Would you restate all the data that follows, word for word?

┌─ Recorded information

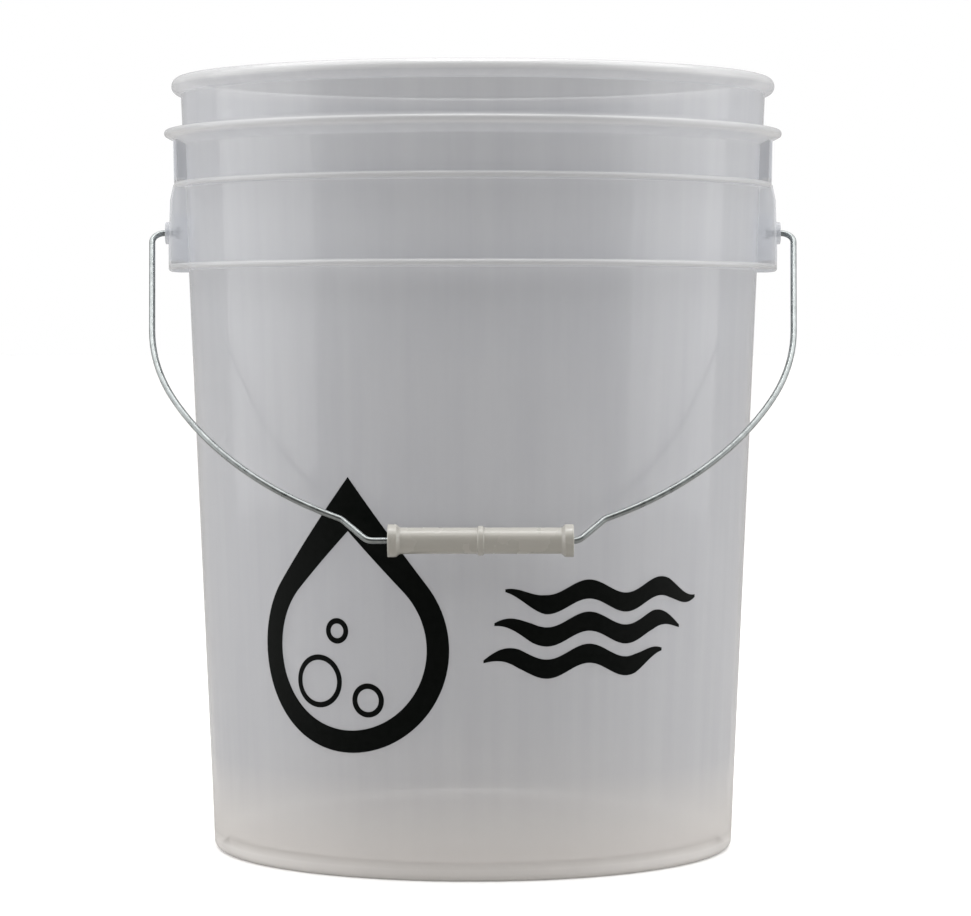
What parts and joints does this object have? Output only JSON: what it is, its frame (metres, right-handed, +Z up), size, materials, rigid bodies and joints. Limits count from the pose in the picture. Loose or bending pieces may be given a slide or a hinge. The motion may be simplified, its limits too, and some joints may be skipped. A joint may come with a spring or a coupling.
{
  "type": "wash bucket",
  "caption": "Tapered moulded wash bucket with a swinging wire bail, a turning plastic grip, a stacking ring and a beaded rim for a press-on lid.",
  "frame": {"origin": "middle of the foot ring, on the ground", "axes": "+Z up; the ears and the bail's pivot axis lie along X; -Y is the front, where the bail rests and the print is"},
  "size_m": [0.3208, 0.3054, 0.38],
  "materials": {
    "bucket_plastic": "translucent natural polypropylene, satin gloss",
    "bail_steel": "bright zinc-plated drawn wire",
    "grip_plastic": "glossy white moulding",
    "print_ink": "black screen-print ink on the front wall"
  },
  "bodies": {
    "bucket": {"bucket_body": "bucket_plastic"},
    "bail": {"bail_wire": "bail_steel"},
    "grip": {"grip_sleeve": "grip_plastic"}
  },
  "joints": [
    {"name": "bail_swing", "type": "hinge", "parent": "bucket", "child": "bail", "pos_m": [0, 0, 0.304], "axis": [-1, 0, 0], "range_deg": [0, 270.6]},
    {"name": "grip_spin", "type": "hinge", "parent": "bail", "child": "grip", "pos_m": [0, -0.14265, 0.15956], "axis": [1, 0, 0], "continuous": true}
  ]
}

└─

#### [Response to this exercise]
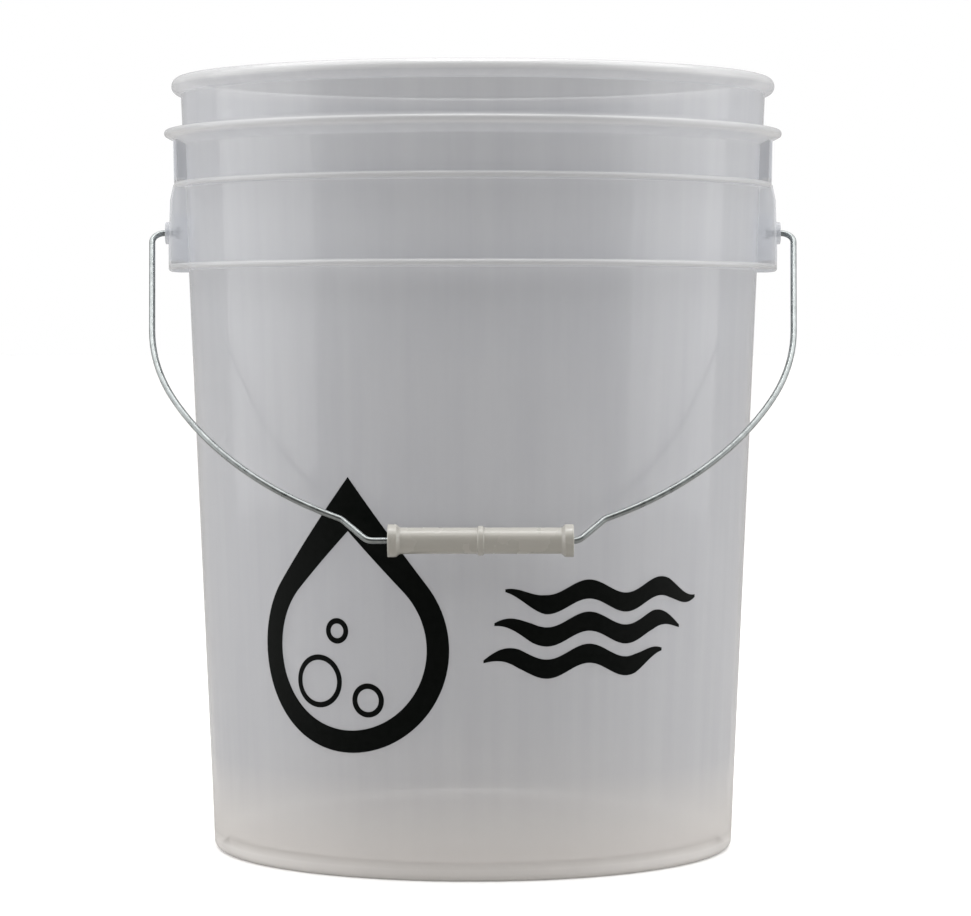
What parts and joints does this object have? Output only JSON: what it is, its frame (metres, right-handed, +Z up), size, materials, rigid bodies and joints. Limits count from the pose in the picture. Loose or bending pieces may be given a slide or a hinge. The motion may be simplified, its limits too, and some joints may be skipped. A joint may come with a spring or a coupling.
{
  "type": "wash bucket",
  "caption": "Tapered moulded wash bucket with a swinging wire bail, a turning plastic grip, a stacking ring and a beaded rim for a press-on lid.",
  "frame": {"origin": "middle of the foot ring, on the ground", "axes": "+Z up; the ears and the bail's pivot axis lie along X; -Y is the front, where the bail rests and the print is"},
  "size_m": [0.3208, 0.3054, 0.38],
  "materials": {
    "bucket_plastic": "translucent natural polypropylene, satin gloss",
    "bail_steel": "bright zinc-plated drawn wire",
    "grip_plastic": "glossy white moulding",
    "print_ink": "black screen-print ink on the front wall"
  },
  "bodies": {
    "bucket": {"bucket_body": "bucket_plastic"},
    "bail": {"bail_wire": "bail_steel"},
    "grip": {"grip_sleeve": "grip_plastic"}
  },
  "joints": [
    {"name": "bail_swing", "type": "hinge", "parent": "bucket", "child": "bail", "pos_m": [0, 0, 0.304], "axis": [-1, 0, 0], "range_deg": [0, 270.6]},
    {"name": "grip_spin", "type": "hinge", "parent": "bail", "child": "grip", "pos_m": [0, -0.14265, 0.15956], "axis": [1, 0, 0], "continuous": true}
  ]
}